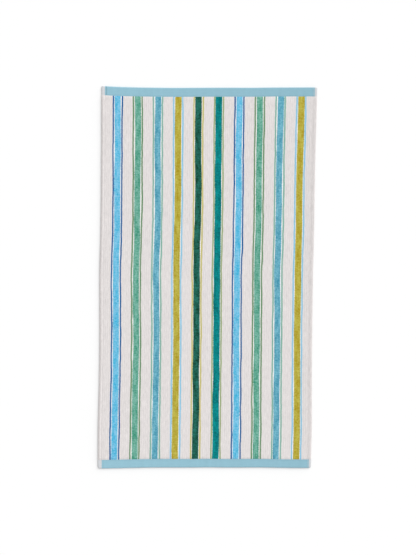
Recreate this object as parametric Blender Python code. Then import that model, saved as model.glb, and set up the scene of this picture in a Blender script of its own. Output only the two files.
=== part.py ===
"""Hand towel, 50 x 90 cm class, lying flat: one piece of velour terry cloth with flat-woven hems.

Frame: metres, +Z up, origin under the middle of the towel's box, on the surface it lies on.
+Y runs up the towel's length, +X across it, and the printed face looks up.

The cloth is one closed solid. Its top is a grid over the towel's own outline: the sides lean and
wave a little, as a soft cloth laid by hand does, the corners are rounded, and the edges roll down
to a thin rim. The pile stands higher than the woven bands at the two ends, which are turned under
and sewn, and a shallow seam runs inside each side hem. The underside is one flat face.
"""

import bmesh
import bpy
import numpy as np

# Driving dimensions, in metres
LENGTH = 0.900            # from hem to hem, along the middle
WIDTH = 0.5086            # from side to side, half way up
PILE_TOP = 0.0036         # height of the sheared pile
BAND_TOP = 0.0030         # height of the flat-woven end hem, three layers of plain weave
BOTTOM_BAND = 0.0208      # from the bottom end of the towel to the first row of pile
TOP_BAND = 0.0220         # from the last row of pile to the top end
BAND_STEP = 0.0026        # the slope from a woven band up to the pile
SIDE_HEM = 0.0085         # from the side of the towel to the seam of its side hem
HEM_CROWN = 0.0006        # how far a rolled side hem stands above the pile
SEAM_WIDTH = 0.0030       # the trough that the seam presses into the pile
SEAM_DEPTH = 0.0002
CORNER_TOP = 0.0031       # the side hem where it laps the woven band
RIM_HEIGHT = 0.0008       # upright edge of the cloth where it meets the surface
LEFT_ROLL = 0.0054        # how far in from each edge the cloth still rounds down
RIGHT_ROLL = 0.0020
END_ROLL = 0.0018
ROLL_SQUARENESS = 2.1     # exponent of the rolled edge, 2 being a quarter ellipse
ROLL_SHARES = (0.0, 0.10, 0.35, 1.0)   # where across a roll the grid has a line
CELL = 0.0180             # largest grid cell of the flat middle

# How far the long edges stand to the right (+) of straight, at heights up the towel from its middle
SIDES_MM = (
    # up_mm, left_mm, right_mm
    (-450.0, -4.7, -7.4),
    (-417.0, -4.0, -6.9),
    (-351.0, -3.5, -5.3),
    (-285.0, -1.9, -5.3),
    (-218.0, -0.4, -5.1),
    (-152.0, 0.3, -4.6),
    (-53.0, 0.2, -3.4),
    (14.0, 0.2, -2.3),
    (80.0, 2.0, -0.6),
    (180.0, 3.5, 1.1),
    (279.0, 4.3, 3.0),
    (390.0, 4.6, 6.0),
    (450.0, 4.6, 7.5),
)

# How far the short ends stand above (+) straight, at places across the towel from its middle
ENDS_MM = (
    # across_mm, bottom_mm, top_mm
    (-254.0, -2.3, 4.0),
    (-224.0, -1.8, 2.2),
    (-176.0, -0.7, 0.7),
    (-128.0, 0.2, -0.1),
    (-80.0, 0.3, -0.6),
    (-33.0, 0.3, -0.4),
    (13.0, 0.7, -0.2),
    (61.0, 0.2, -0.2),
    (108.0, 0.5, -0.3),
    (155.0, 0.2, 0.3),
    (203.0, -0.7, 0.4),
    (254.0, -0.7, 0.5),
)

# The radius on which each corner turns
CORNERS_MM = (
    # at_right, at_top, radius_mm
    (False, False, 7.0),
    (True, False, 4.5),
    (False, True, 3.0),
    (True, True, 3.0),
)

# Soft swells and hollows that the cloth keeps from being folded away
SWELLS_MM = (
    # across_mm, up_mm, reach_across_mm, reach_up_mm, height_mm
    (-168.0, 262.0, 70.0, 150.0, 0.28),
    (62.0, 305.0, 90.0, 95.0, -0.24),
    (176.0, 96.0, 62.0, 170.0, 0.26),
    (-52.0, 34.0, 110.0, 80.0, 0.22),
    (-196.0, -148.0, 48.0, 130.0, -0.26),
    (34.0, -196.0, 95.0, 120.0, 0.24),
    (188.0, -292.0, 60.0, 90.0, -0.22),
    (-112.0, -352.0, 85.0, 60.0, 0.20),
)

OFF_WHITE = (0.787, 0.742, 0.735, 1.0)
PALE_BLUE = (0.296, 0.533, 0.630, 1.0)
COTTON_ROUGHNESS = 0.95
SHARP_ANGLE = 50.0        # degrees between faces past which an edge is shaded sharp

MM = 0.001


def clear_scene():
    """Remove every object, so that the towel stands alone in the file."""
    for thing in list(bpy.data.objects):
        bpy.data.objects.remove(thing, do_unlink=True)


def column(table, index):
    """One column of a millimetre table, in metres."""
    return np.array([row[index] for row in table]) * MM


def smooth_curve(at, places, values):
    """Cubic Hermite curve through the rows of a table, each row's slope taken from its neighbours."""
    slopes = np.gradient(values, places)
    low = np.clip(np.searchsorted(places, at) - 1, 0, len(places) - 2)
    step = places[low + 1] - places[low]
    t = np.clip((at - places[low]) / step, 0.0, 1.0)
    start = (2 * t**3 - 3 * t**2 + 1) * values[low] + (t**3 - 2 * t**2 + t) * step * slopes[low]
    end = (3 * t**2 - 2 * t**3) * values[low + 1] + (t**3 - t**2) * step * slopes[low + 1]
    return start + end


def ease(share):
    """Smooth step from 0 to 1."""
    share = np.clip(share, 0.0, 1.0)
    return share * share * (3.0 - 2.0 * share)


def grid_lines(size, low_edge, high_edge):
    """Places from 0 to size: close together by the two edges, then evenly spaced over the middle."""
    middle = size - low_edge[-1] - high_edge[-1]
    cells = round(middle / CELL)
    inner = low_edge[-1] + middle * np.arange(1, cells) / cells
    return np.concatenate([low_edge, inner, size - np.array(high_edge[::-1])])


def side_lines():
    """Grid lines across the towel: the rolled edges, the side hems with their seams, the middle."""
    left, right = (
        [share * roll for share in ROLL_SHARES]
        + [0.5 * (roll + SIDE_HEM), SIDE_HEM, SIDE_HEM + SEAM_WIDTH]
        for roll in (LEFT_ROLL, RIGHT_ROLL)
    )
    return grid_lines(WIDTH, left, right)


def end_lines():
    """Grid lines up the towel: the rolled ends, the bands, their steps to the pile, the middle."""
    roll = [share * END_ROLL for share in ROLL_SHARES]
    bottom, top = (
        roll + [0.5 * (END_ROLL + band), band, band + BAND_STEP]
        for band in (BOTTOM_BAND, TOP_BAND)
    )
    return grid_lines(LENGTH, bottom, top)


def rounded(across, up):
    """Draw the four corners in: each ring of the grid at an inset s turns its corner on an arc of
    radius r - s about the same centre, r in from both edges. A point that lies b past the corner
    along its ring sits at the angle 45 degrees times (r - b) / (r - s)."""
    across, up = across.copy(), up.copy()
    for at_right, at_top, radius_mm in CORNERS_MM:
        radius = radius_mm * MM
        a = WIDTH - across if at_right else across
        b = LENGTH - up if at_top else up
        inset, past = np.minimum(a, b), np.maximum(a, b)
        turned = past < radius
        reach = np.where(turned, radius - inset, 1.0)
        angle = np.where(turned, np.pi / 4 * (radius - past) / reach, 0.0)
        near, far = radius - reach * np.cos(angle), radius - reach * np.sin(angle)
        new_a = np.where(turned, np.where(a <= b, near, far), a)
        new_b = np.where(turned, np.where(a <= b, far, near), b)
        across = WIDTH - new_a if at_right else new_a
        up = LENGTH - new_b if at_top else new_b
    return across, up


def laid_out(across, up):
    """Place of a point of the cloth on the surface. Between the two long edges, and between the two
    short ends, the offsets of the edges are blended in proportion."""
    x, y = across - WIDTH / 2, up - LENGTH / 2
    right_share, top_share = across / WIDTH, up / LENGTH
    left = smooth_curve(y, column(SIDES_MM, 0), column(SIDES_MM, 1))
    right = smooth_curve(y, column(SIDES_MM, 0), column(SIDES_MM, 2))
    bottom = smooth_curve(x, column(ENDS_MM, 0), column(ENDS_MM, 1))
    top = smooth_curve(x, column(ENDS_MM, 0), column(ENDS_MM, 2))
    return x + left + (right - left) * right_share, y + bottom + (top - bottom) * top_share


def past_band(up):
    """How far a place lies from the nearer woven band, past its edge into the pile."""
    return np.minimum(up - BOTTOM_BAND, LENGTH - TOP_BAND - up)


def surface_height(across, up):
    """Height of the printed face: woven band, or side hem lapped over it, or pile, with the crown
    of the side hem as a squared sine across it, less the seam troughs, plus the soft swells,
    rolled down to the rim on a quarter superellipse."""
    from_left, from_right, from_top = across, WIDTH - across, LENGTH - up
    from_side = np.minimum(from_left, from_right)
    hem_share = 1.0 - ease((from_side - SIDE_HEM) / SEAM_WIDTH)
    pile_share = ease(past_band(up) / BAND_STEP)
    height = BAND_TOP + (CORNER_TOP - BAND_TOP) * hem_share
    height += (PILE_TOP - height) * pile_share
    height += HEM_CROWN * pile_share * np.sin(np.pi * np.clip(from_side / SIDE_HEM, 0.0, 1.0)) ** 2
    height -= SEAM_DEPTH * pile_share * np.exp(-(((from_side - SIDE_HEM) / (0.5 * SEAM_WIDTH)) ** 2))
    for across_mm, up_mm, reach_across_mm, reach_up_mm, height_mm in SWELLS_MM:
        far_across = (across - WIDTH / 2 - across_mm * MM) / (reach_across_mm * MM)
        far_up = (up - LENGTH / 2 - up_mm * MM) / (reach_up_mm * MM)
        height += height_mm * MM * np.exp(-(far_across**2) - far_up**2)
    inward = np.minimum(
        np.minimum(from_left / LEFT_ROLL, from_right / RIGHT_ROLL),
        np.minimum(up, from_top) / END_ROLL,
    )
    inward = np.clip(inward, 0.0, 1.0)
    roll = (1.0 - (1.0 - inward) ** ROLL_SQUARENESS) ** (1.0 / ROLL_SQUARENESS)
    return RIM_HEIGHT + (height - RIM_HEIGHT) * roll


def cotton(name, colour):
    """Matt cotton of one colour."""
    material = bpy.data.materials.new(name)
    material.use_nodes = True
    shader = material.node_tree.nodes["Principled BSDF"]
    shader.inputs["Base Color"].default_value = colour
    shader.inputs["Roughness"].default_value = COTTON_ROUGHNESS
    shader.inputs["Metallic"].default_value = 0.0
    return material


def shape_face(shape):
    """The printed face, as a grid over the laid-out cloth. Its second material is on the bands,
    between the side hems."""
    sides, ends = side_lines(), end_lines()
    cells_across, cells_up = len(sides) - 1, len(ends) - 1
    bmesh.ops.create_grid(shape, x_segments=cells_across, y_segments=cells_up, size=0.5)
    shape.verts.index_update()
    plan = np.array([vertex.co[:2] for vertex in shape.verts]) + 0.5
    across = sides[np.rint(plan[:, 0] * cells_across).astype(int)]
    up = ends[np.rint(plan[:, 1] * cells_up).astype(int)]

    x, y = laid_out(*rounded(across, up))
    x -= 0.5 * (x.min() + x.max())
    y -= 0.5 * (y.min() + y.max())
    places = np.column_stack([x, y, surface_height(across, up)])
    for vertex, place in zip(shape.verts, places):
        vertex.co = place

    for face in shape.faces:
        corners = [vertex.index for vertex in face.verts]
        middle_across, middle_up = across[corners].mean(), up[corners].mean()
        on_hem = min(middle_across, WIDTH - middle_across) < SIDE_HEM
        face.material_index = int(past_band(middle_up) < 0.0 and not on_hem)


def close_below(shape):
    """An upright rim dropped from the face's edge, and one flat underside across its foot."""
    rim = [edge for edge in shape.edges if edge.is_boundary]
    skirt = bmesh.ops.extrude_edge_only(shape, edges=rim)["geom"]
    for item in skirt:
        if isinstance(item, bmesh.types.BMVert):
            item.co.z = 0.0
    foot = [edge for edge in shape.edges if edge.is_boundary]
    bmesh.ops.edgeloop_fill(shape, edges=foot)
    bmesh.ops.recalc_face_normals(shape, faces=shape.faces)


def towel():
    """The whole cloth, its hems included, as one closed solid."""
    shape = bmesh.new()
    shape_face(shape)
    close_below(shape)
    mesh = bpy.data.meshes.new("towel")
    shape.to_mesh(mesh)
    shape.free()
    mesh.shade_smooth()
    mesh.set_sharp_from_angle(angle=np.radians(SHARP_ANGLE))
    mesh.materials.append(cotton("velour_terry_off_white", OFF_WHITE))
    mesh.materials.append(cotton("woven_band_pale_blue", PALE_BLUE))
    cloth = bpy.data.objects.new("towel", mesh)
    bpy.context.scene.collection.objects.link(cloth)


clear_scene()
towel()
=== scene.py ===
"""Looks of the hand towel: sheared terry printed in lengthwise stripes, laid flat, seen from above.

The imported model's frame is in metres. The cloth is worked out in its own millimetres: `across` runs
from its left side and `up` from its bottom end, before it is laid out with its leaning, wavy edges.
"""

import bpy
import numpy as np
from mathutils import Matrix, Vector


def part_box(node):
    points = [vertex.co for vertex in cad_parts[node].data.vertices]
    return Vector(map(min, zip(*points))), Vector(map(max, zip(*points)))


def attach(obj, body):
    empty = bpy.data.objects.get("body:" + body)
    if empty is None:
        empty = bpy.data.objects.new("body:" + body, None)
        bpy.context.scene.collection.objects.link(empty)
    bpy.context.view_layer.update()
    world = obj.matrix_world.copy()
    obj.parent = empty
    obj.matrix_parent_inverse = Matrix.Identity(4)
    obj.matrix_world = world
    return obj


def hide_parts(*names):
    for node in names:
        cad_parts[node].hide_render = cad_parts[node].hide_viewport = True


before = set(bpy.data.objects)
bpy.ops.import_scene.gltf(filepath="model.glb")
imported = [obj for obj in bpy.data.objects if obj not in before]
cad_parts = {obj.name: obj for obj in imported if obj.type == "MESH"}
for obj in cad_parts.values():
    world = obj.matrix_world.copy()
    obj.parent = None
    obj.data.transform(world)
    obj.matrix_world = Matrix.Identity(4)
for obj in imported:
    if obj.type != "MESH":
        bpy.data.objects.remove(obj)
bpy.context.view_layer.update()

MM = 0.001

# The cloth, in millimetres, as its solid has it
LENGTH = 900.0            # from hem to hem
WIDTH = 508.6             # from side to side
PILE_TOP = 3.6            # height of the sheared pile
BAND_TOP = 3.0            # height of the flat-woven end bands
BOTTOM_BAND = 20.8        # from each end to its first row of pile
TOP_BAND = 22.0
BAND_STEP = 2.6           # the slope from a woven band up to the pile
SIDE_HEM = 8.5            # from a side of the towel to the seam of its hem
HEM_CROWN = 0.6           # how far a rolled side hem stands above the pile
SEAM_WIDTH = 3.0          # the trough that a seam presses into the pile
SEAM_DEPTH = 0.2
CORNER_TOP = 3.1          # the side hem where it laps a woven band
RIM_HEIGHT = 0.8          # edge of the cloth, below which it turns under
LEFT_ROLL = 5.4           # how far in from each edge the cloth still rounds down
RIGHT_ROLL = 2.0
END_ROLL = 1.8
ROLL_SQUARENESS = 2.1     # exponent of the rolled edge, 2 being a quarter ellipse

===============

Return the lines above, from the one containing "obj.matrix_parent_inverse = Matrix.Identity(4)" to the end, exactly as they stand.

    obj.matrix_parent_inverse = Matrix.Identity(4)
    obj.matrix_world = world
    return obj


def hide_parts(*names):
    for node in names:
        cad_parts[node].hide_render = cad_parts[node].hide_viewport = True


before = set(bpy.data.objects)
bpy.ops.import_scene.gltf(filepath="model.glb")
imported = [obj for obj in bpy.data.objects if obj not in before]
cad_parts = {obj.name: obj for obj in imported if obj.type == "MESH"}
for obj in cad_parts.values():
    world = obj.matrix_world.copy()
    obj.parent = None
    obj.data.transform(world)
    obj.matrix_world = Matrix.Identity(4)
for obj in imported:
    if obj.type != "MESH":
        bpy.data.objects.remove(obj)
bpy.context.view_layer.update()

MM = 0.001

# The cloth, in millimetres, as its solid has it
LENGTH = 900.0            # from hem to hem
WIDTH = 508.6             # from side to side
PILE_TOP = 3.6            # height of the sheared pile
BAND_TOP = 3.0            # height of the flat-woven end bands
BOTTOM_BAND = 20.8        # from each end to its first row of pile
TOP_BAND = 22.0
BAND_STEP = 2.6           # the slope from a woven band up to the pile
SIDE_HEM = 8.5            # from a side of the towel to the seam of its hem
HEM_CROWN = 0.6           # how far a rolled side hem stands above the pile
SEAM_WIDTH = 3.0          # the trough that a seam presses into the pile
SEAM_DEPTH = 0.2
CORNER_TOP = 3.1          # the side hem where it laps a woven band
RIM_HEIGHT = 0.8          # edge of the cloth, below which it turns under
LEFT_ROLL = 5.4           # how far in from each edge the cloth still rounds down
RIGHT_ROLL = 2.0
END_ROLL = 1.8
ROLL_SQUARENESS = 2.1     # exponent of the rolled edge, 2 being a quarter ellipse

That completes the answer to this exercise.